After Estella, we felt we deserved a short day of walking so we checked into a camping village in Irache where we rented half of a tiny cottage and felt decadent and pampered as we sat outside on the porch and watched the twilight descend into night and the stars appear.
Leaving early in the morning has such advantages: watching the sun rise and capturing the sight of Medieval buildings bathed in the morning light.
Our next day of hiking brought us past Los Arcos to an albergue in Sansol with all the comforts of home: washer, dryer, and hot food. Life is good, and I even had a chance to write in my journal.
Due to technical difficulties, we haven’t been able to add new posts with pictures, but rest assured that we are safe, exhausted, pain- and blister-free, and resting for the night in Pamplona.
The hike over the Pyrenees was incredible in every way: strenuous, long, but most of all breathtakingly beautiful. When we can make our computers work well again, we will share Judi’s pictures….just wait, they will knock your socks off.
After Roncevalles, we walked to Zubiri and on to Pamplona for a grand total of about forty-two miles so far. We hit the trail tomorrow morning on the way to Puenta la Reina fourteen miles away and are hoping for more reliable wifi service when we arrive. Until then, please know that we are thinking about all of our friends, both old and brand-new. We already have been welcomed into our own Camino family that includes folks from South Korea, Taiwan, Italy, Ireland, France, Holland, Germany, Canada, and the U.S.
Thank you for all of your comments. We have treasured every one.
“Take it easy. You’ll have no problem,” Jacques reassured us when we talked with him this morning at the Pilgrims’ office. This climb over the Pyrenees makes the first day on the Camino the toughest. Jacques has counseled many pilgrims over the years and certainly made us feel confident.

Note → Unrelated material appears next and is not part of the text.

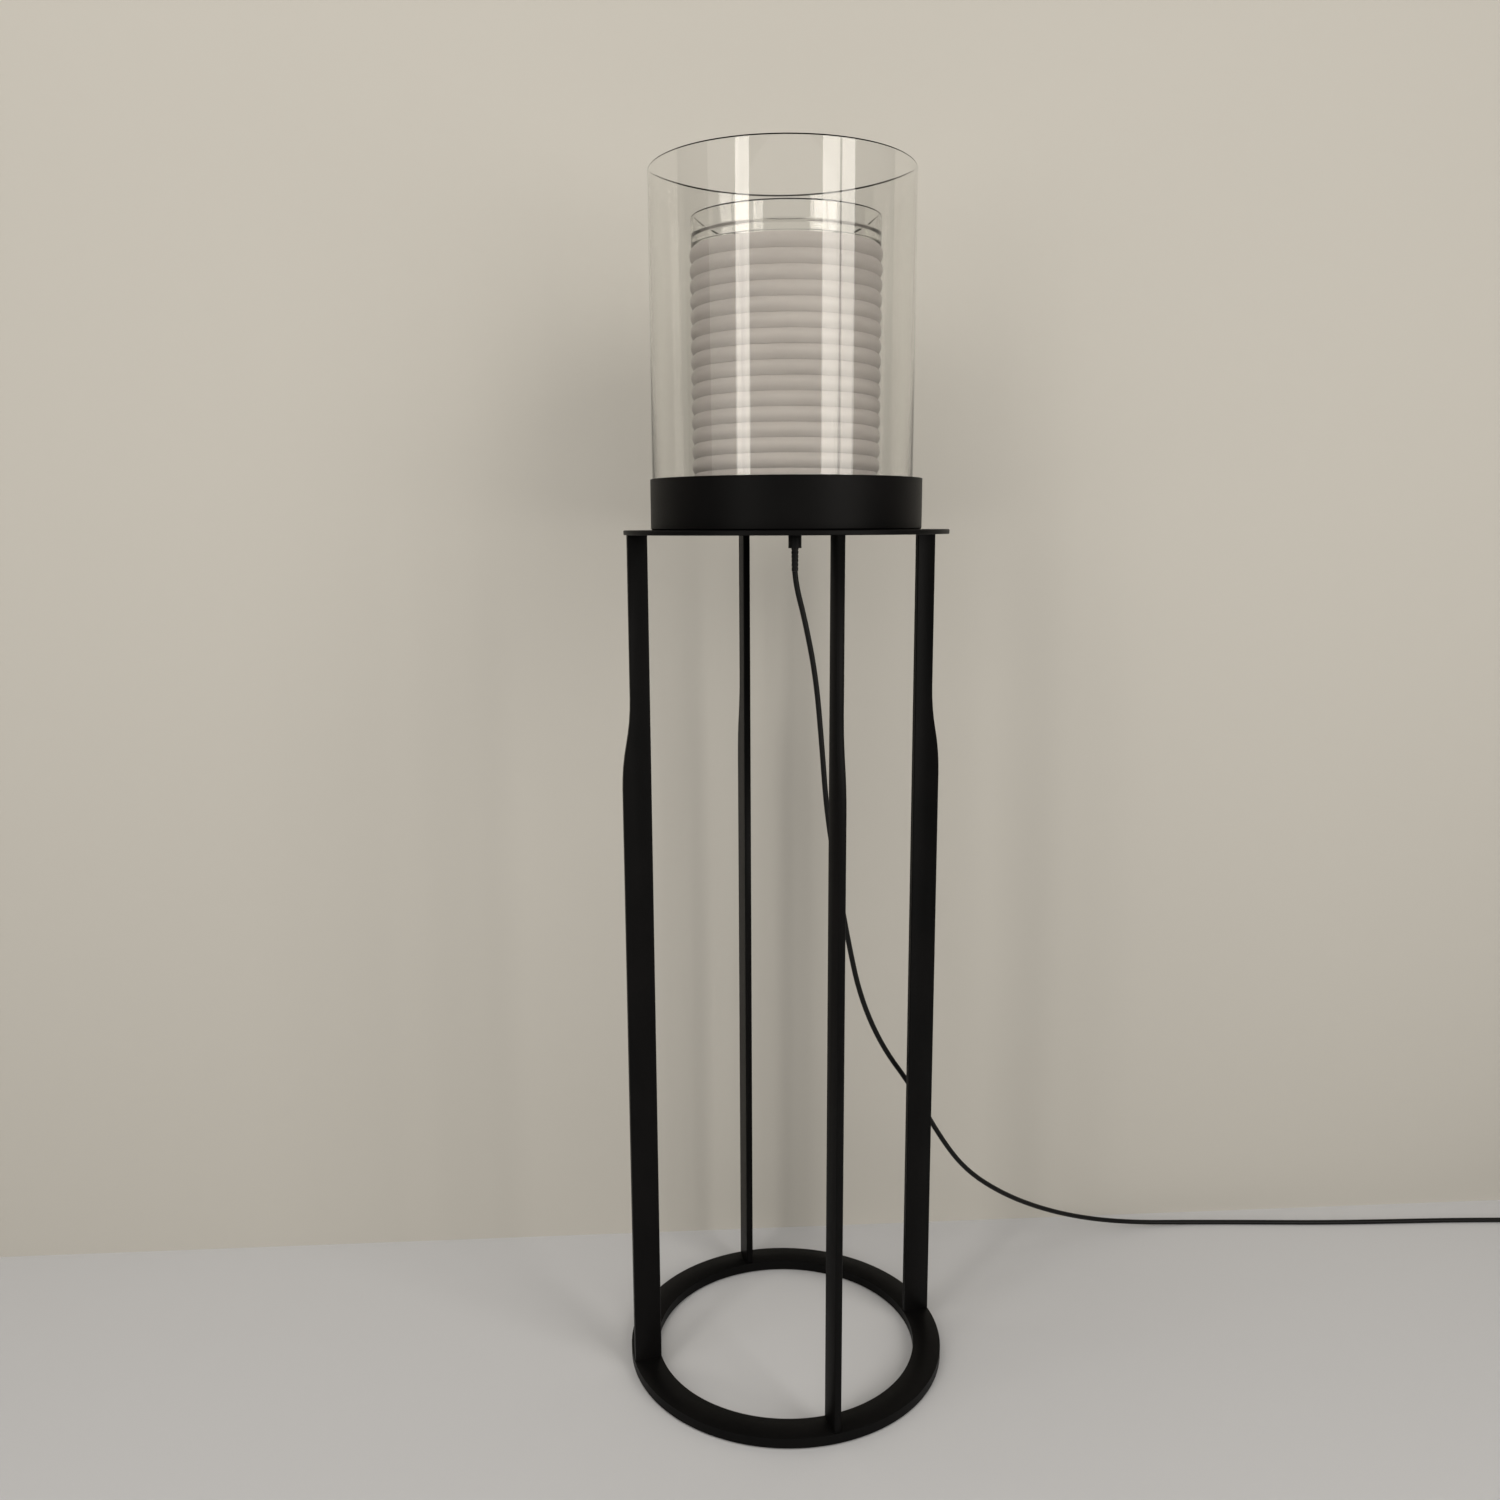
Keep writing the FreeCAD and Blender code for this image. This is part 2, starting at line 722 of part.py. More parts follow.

We spent the day exploring the town, making new friends, and having adventures.
Being early meant that we caught our 11:19 a.m. train out of Paris with no trouble. Our connection in Bordeau-St. Jean was another story. Our Paris train pulled into the station five minutes late, and we only had five more minutes to find platform two. Picture two American women racing through a slow-moving crowd to a blocked stairway to and desperately finding another route as the doors to the train were sliding closed. The conductor’s warm smile and chuckle assured us that they wouldn’t have left without us.
In Bayonne, there was no missing our colorful single-coach train because the women sitting inside at the windows exuberantly waved us in.